Frequency Fault Signatures
| Fault | Frequency Signature |
|---|---|
| Bearing outer race (BPFO) | (N/2) x (1 - d/D x cos a) x RPM |
| Bearing inner race (BPFI) | (N/2) x (1 + d/D x cos a) x RPM |
| Gear mesh | number of teeth x shaft RPM |
| Gear mesh sidebands | GMF +/- shaft frequency |
| Rotor unbalance | 1x RPM dominant |
| Misalignment | 2x RPM dominant, axial component |
| Looseness | Sub-harmonics (0.5x, 1.5x) or high harmonic content |
Severity Scale
| Severity | Label | Description | Action |
|---|---|---|---|
| 1 | Healthy | All values normal, stable trend | Continue normal operation |
| 2 | Early warning | 1-2 parameters in warning zone, stable | Increase CMS polling frequency |
| 3 | Moderate | Multiple warning flags or single critical | Inspect within 2 weeks |
| 4 | Significant | Critical zone or rapid trend growth | Plan shutdown within 48-72 hours |
| 5 | Critical | Multiple critical flags, step-change | Immediate shutdown required |
Procedure
- Collect inputs: CMS trend (last 30-90 days), current RMS and peak-to-peak per component, frequency spectrum findings, SCADA alarms, operational context.
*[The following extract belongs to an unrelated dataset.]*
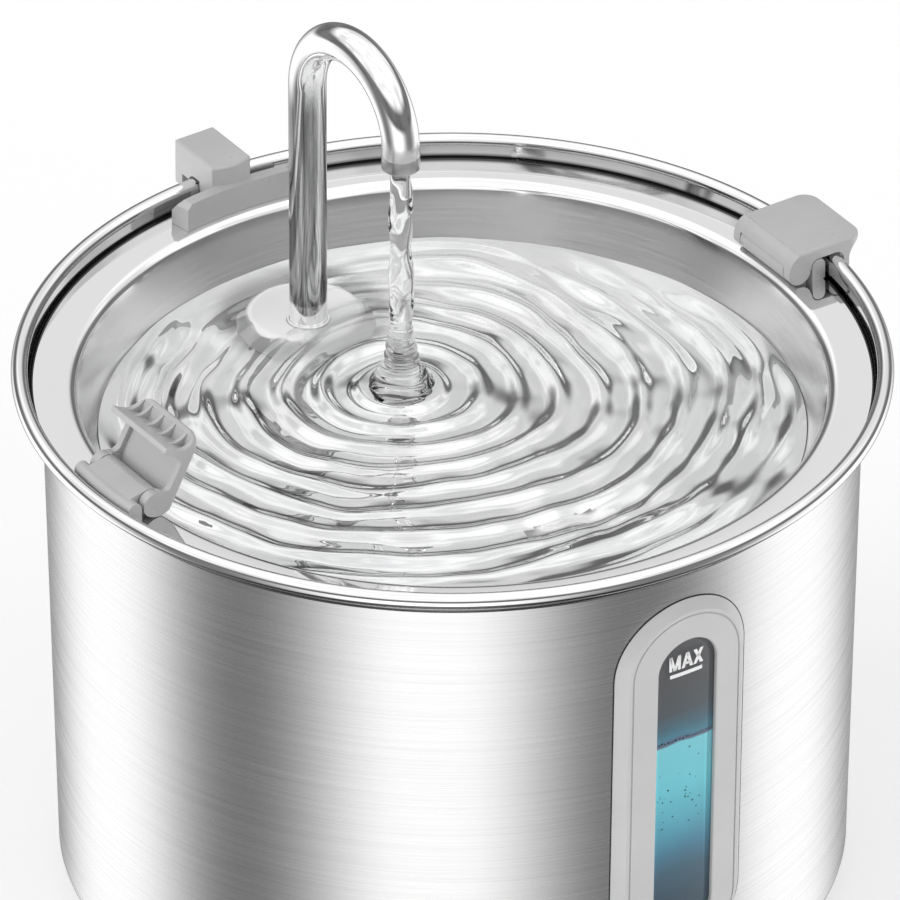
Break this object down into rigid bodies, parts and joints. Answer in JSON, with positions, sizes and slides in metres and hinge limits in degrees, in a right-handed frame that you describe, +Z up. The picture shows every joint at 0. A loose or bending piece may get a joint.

- Evaluate RMS values against thresholds. Flag Warning or Critical zones.
- Analyze trend:
- Stable: value in warning zone but flat for >30 days = lower urgency
- Gradual rise: value increasing steadily = schedule inspection
- Step change: sudden jump >30% = treat as Critical regardless of absolute value
- Interpret frequency spectrum if available:
- Match dominant peaks to fault signatures table
- Note sidebands around gear mesh frequencies
- Note sub-harmonics or 1x/2x dominance
- Correlate with SCADA alarms and operational events.
- Assign severity per component, then determine drivetrain-level severity as highest.
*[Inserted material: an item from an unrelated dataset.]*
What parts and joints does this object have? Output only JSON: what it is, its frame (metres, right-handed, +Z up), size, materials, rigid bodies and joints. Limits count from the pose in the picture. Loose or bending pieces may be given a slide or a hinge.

- Generate output report using the format below.
Output Format
=== DRIVETRAIN VIBRATION REPORT ===
ASSET : [Turbine ID] SITE : [Site name] DATA PERIOD : [Date range of CMS/SCADA data] MISSING DATA : [List any unavailable inputs]
MAIN BEARING: RMS : [value] g - [Normal / Warning / Critical] Trend : [Stable / Gradual rise / Step change] Spectrum : [Key findings or not available] SCADA Alarms : [Count and type] Severity : [1-5] - [Label]
GEARBOX (LSS / IMS / HSS): RMS : LSS [value] g / IMS [value] g / HSS [value] g Trend : [per shaft] Spectrum : [Key findings] SCADA Alarms : [Count and type] Severity : [1-5] - [Label]
GENERATOR (DE / NDE): RMS : DE [value] g / NDE [value] g Trend : [per bearing] Spectrum : [Key findings] SCADA Alarms : [Count and type] Severity : [1-5] - [Label]
DRIVETRAIN SEVERITY : [1-5] - [Label] SHUTDOWN : [Yes / No / Conditional]
FAULT HYPOTHESIS:
- [e.g., HSS bearing outer race defect - BPFO peak confirmed at X Hz]
- [e.g., Gear mesh sideband modulation - possible gear wear or load variation]
RECOMMENDED ACTIONS:
- [e.g., Increase CMS polling to daily for HSS channel]
- [e.g., Oil sample with ferrography within 72 hours]
- [e.g., Plan HSS bearing replacement at next scheduled outage]
ESCALATION TRIGGERS:
- [e.g., RMS exceeds 1.5 g on HSS - immediate shutdown]
- [e.g., Step change >30% on any channel - treat as critical]
- [e.g., New BPFO or BPFI peak confirmed in spectrum - escalate to Severity 4]
Cross-Skill Correlation
If gearbox visual data is available, load wind-turbine-gearbox skill and cross-correlate:
- High Fe ppm + rising HSS vibration = active wear confirmation
- Spalling in borescope + BPFO peak in spectrum = bearing failure progression
- Normal oil + rising vibration = early fault not yet generating debris (higher urgency)
If blade inspection data is available, check for rotor imbalance:
- 1x RPM dominant in main bearing spectrum + blade damage = aerodynamic imbalance
- Asymmetric blade damage across A/B/C = mass or aerodynamic imbalance source
Pitfalls
- Do not evaluate vibration in isolation. Cross-reference with oil analysis and visual inspection.
- A single high RMS reading during a storm or grid fault is not a fault indicator. Check operational context.
- Spectrum analysis requires RPM-normalized data. Raw frequency peaks are meaningless without shaft RPM.
- Generator electrical faults can appear as vibration. Check electrical data before attributing to mechanical cause.
- Stable high RMS is less urgent than rapidly rising moderate RMS. Trend rate matters more than absolute value.
Verification
After generating the report, confirm with the user:
- Does the severity match CMS system alerts or OEM recommendations?
- Is shaft RPM data available to normalize spectrum frequencies?
- Are there recent maintenance events that could explain vibration changes?
- Is SCADA power curve deviation consistent with vibration findings?